Look below. Copy each line that has "from" in it.

================================

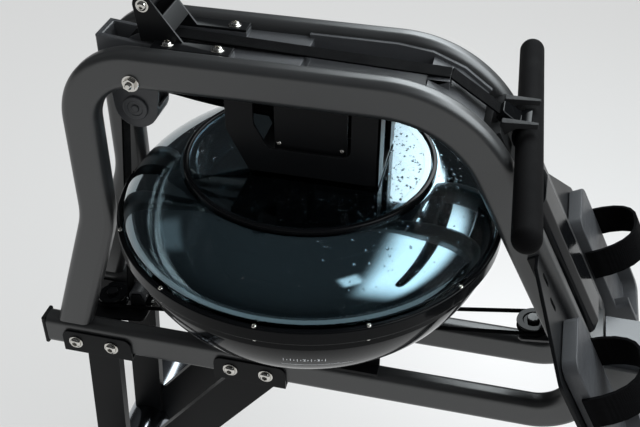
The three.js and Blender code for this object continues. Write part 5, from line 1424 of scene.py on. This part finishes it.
class ROWER_OT_cord_pulleys(RowerStep):
    """Turn the two grooved cord pulleys with their hubs"""

    bl_idname = "rower.cord_pulleys"
    bl_label = "Cord pulleys"

    def execute(self, context):
        along, rise = direction(CORD_SLOPE)
        for name, distance in WHEELS.items():
            centre = place(FRONT_WHEEL[0] + along * distance, 0, FRONT_WHEEL[1] + rise * distance)
            wheel = turned(millimetres(WHEEL), centre, axis=(-rise, 0, along), out=(along, 0, rise), steps=56)
            pulley = f"{name}_cord_pulley"
            fit(shade(wheel, 35), f"{name}_cord_wheel", "gloss", pulley, pulley)
        return {"FINISHED"}


class ROWER_OT_cord(RowerStep):
    """Give the bungee cord a round, braided sheath"""

    bl_idname = "rower.cord"
    bl_label = "Bungee cord"

    def execute(self, context):
        cord = finished_copy("bungee_cord", degrees=80, edge=0)
        fit(cord, "cord_sheath", "braid", "frame", "bungee_cord")
        return {"FINISHED"}


# Seat

CUSHION = {"shrink": (0.975, 0.98, 0.96), "voxel": 5, "held": 4, "pressure": 4, "steps": 20, "fill": 0.8}


class ROWER_OT_cushion(RowerStep):
    """Fill the seat cushion and smooth its cover"""

    bl_idname = "rower.cushion"
    bl_label = "Seat cushion"

    def execute(self, context):
        low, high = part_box("seat_cushion")
        cushion = close_up(loose_copy("seat_cushion"), 0.02 * MM)
        start_edit(cushion)
        foot = ((low.x + high.x) / 2, (low.y + high.y) / 2, low.z)
        bpy.ops.transform.resize(value=CUSHION["shrink"], center_override=foot)
        end_edit()
        voxel = CUSHION["voxel"] * MM
        apply_modifier(cushion, "REMESH", mode="VOXEL", voxel_size=voxel, use_smooth_shade=True)
        self.fill(cushion, low.z)
        apply_modifier(cushion, "SMOOTH", factor=0.5, iterations=4)
        apply_modifier(cushion, "SUBSURF", levels=1, render_levels=1)
        choose(cushion)
        bpy.ops.object.shade_smooth()
        fit(cushion, "seat_cushion_cover", "leather", "seat", "seat_cushion")
        return {"FINISHED"}

    def fill(self, cushion, base_z):
        """Swells the cushion a little, with its flat base held."""
        before = [v.co.copy() for v in cushion.data.vertices]
        group = cushion.vertex_groups.new(name="base")
        held = base_z + CUSHION["held"] * MM
        group.add([v.index for v in cushion.data.vertices if v.co.z < held], 1, "REPLACE")
        cloth = cushion.modifiers.new("Fill", "CLOTH")
        cloth.settings.use_pressure = True
        cloth.settings.uniform_pressure_force = CUSHION["pressure"]
        cloth.settings.effector_weights.gravity = 0
        cloth.settings.vertex_group_mass = "base"
        scene = bpy.context.scene
        for step in range(1, CUSHION["steps"] + 1):
            scene.frame_set(step)
        choose(cushion)
        bpy.ops.object.modifier_apply(modifier=cloth.name)
        scene.frame_set(1)
        cap = sizes().cushion_swell
        for vertex, start in zip(cushion.data.vertices, before):
            swell = vertex.co - start
            if swell.length > cap:
                vertex.co = start + swell.normalized() * cap
            vertex.co.z = max(vertex.co.z, base_z)


# Studio

# The camera: its place in millimetres, how it is turned, dips and rolls in radians, and its lens
CAMERA_PLACE = (247.93, -1009.06, 771.35)
CAMERA_TURN = 0.228585
CAMERA_DIP = 0.646047
CAMERA_ROLL = 0.006445
CAMERA_LENS = 53.67
CAMERA_SENSOR = 36

# Softboxes seen from the tank: azimuth and elevation in degrees, distance, width and height in metres,
# brightness
LAMPS = {
    "back_window": (72, 39, 1.6, 1.6, 0.95, 7.4),
    "right_window": (6, 44, 1.6, 3.0, 1.4, 5.6),
    "front_box": (-44, 58, 1.8, 0.4, 0.34, 3.2),
    "left_fill": (180, 33, 2.2, 1.0, 0.7, 0.3),
}
LAMP_COLOUR = (0.9, 0.97, 1.0)
LAMP_FADE = 0.34
WORLD_COLOUR = (0.94, 0.97, 1)
WORLD_LEVEL = 0.58
WALL_LEVEL = 0.92
# What the room mirrors: from and to these brightnesses between two heights on the unit sphere
MIRRORED = {"low": 0.03, "high": 0.09, "start": 0.35, "end": 0.95}
FLOOR_SIZE = 90
# How much of what is seen of the floor is its own light
FLOOR_OWN_SHARE = 0.72
# Middle of the bright patch on the floor from the tank's axis, and its radius, in millimetres
FLOOR_GLOW = (292, 442, 900)


class ROWER_OT_studio(RowerStep):
    """Set the floor, the backdrop, the soft lamps and the camera"""

    bl_idname = "rower.studio"
    bl_label = "Studio"

    def execute(self, context):
        self.floor()
        self.lamps()
        self.world()
        self.camera()
        bpy.context.scene.view_settings.view_transform = "Standard"
        return {"FINISHED"}

    def floor(self):
        """A wide pale floor: seen, mirrored or through glass, it shows mostly a colour of its own."""
        finish = bpy.data.materials.new("studio_floor")
        finish.use_nodes = True
        tree = finish.node_tree
        shader = tree.nodes["Principled BSDF"]
        for key, value in {"Roughness": 0.8, SHINE: 0.1, "Base Color": rgba(colours().floor)}.items():
            shader.inputs[key].default_value = value
        spot = {
            "Vector": node(tree, "TexCoord").outputs["Object"],
            "Location": (*place(*FLOOR_GLOW[:2], 0).xy, 0),
            "Scale": (FLOOR_GLOW[2] * MM,) * 3,
        }
        about = node(tree, "Mapping", spot, vector_type="TEXTURE").outputs["Vector"]
        glow = node(tree, "TexGradient", {"Vector": about}, gradient_type="QUADRATIC_SPHERE").outputs["Fac"]
        tone = node(tree, "Mix", data_type="RGBA")
        tones = {"Factor": glow, "A": rgba(colours().backdrop), "B": rgba(colours().floor_glow)}
        for key, value in tones.items():
            feed(tree, tone.inputs[key], value)
        own = node(tree, "Emission", {"Color": tone.outputs["Result"]})
        path = node(tree, "LightPath").outputs
        seen = maths(tree, "MAXIMUM", path["Is Camera Ray"], path["Is Glossy Ray"])
        seen = maths(tree, "MAXIMUM", seen, path["Is Transmission Ray"])
        share = maths(tree, "MULTIPLY", seen, FLOOR_OWN_SHARE)
        mix = node(tree, "MixShader", {0: share, 1: shader.outputs["BSDF"], 2: own.outputs["Emission"]})
        feed(tree, tree.nodes["Material Output"].inputs["Surface"], mix.outputs["Shader"])
        choose()
        bpy.ops.mesh.primitive_plane_add(size=FLOOR_SIZE)
        floor = bpy.context.object
        floor.name = "studio_floor"
        floor.data.materials.append(finish)

    def lamps(self):
        """Softboxes about the tank, each with the brightness that its face has."""
        tank = place(0, 0, 0)
        choose()
        for name, (azimuth, elevation, distance, width, height, brightness) in LAMPS.items():
            level, rise = direction(math.radians(elevation))
            across, along = direction(math.radians(azimuth))
            away = Vector((across * level, along * level, rise))
            bpy.ops.object.light_add(type="AREA", location=tank + away * distance)
            lamp = bpy.context.object
            lamp.name = name
            lamp.data.shape = "RECTANGLE"
            lamp.data.size = width
            lamp.data.size_y = height
            lamp.data.energy = brightness * math.pi * width * height
            lamp.data.color = LAMP_COLOUR
            self.soften(lamp.data)
            lamp.rotation_euler = away.to_track_quat("Z", "Y").to_euler()

    def soften(self, lamp):
        """Fades a softbox out towards its edges."""
        lamp.use_nodes = True
        tree = lamp.node_tree
        face = node(tree, "NewGeometry").outputs["Parametric"]
        across = node(tree, "SeparateXYZ", {"Vector": face}).outputs
        fades = []
        for key in ("X", "Y"):
            off = maths(tree, "ABSOLUTE", maths(tree, "SUBTRACT", across[key], 0.5))
            fades.append(spread(tree, off, 0, 1, 0.5, 0.5 - LAMP_FADE, interpolation_type="SMOOTHERSTEP"))
        feed(tree, tree.nodes["Emission"].inputs["Strength"], maths(tree, "MULTIPLY", *fades))

    def world(self):
        """Even light on matt surfaces, a dark room in what is mirrored, and a pale wall for the camera."""
        world = bpy.data.worlds.new("studio_world")
        bpy.context.scene.world = world
        world.use_nodes = True
        tree = world.node_tree
        path = node(tree, "LightPath").outputs
        apart = node(tree, "SeparateXYZ", {"Vector": node(tree, "TexCoord").outputs["Generated"]}).outputs
        mirrored = spread(tree, apart["Z"], *(MIRRORED[key] for key in ("low", "high", "start", "end")))
        level = node(tree, "Mix", {"Factor": path["Is Glossy Ray"], "A": WORLD_LEVEL, "B": mirrored})
        background = tree.nodes["Background"]
        background.inputs["Color"].default_value = rgba(WORLD_COLOUR)
        feed(tree, background.inputs["Strength"], level.outputs["Result"])
        wall = node(tree, "Background", {"Color": rgba(colours().backdrop), "Strength": WALL_LEVEL})
        sky, wall = background.outputs["Background"], wall.outputs["Background"]
        seen = node(tree, "MixShader", {0: path["Is Camera Ray"], 1: sky, 2: wall})
        feed(tree, tree.nodes["World Output"].inputs["Surface"], seen.outputs["Shader"])

    def camera(self):
        bpy.ops.object.camera_add(location=place(*CAMERA_PLACE))
        camera = bpy.context.object
        turn_across, turn_along = direction(CAMERA_TURN)
        dip_level, dip = direction(CAMERA_DIP)
        ahead = Vector((-turn_along * dip_level, turn_across * dip_level, -dip))
        level = Vector((turn_across, turn_along, 0))
        above = level.cross(ahead)
        roll_across, roll_along = direction(CAMERA_ROLL)
        right = level * roll_across + above * roll_along
        up = above * roll_across - level * roll_along
        camera.rotation_euler = Matrix((right, up, -ahead)).transposed().to_euler()
        camera.data.lens = CAMERA_LENS
        camera.data.sensor_width = CAMERA_SENSOR
        bpy.context.scene.camera = camera


class ROWER_PT_panel(bpy.types.Panel):
    """The steps, the sizes and the colours in the sidebar"""

    bl_idname = "ROWER_PT_panel"
    bl_label = "Water rowing machine"
    bl_space_type = "VIEW_3D"
    bl_region_type = "UI"
    bl_category = "Rower"

    def draw(self, context):
        for step in STEPS:
            self.layout.operator(step.bl_idname)
        for group in (context.scene.rower_sizes, context.scene.rower_colours):
            for key in group.bl_rna.properties.keys():
                if key not in ("rna_type", "name"):
                    self.layout.prop(group, key)


STEPS = (
    ROWER_OT_studio,
    ROWER_OT_finishes,
    ROWER_OT_side_frames,
    ROWER_OT_stabilizer,
    ROWER_OT_stands,
    ROWER_OT_hanger,
    ROWER_OT_housing,
    ROWER_OT_tank,
    ROWER_OT_level_scale,
    ROWER_OT_lid,
    ROWER_OT_drops,
    ROWER_OT_kept_pieces,
    ROWER_OT_screen,
    ROWER_OT_pull_strap,
    ROWER_OT_bolts,
    ROWER_OT_handle,
    ROWER_OT_handle_rest,
    ROWER_OT_cord_pulleys,
    ROWER_OT_cord,
    ROWER_OT_cushion,
)
CLASSES = (RowerSizes, RowerColours, *STEPS, ROWER_PT_panel)


def register():
    for made in CLASSES:
        bpy.utils.register_class(made)
    bpy.types.Scene.rower_sizes = PointerProperty(type=RowerSizes)
    bpy.types.Scene.rower_colours = PointerProperty(type=RowerColours)


def unregister():
    del bpy.types.Scene.rower_colours
    del bpy.types.Scene.rower_sizes
    for made in reversed(CLASSES):
        bpy.utils.unregister_class(made)


def main():
    register()
    for step in STEPS:
        family, name = step.bl_idname.split(".")
        getattr(getattr(bpy.ops, family), name)()
    choose()
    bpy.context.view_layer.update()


if __name__ == "__main__":
    main()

================================

Reply to the task:
The three.js and Blender code for this object continues. Write part 5, from line 1424 of scene.py on. This part finishes it.
# Softboxes seen from the tank: azimuth and elevation in degrees, distance, width and height in metres,
# What the room mirrors: from and to these brightnesses between two heights on the unit sphere
# Middle of the bright patch on the floor from the tank's axis, and its radius, in millimetres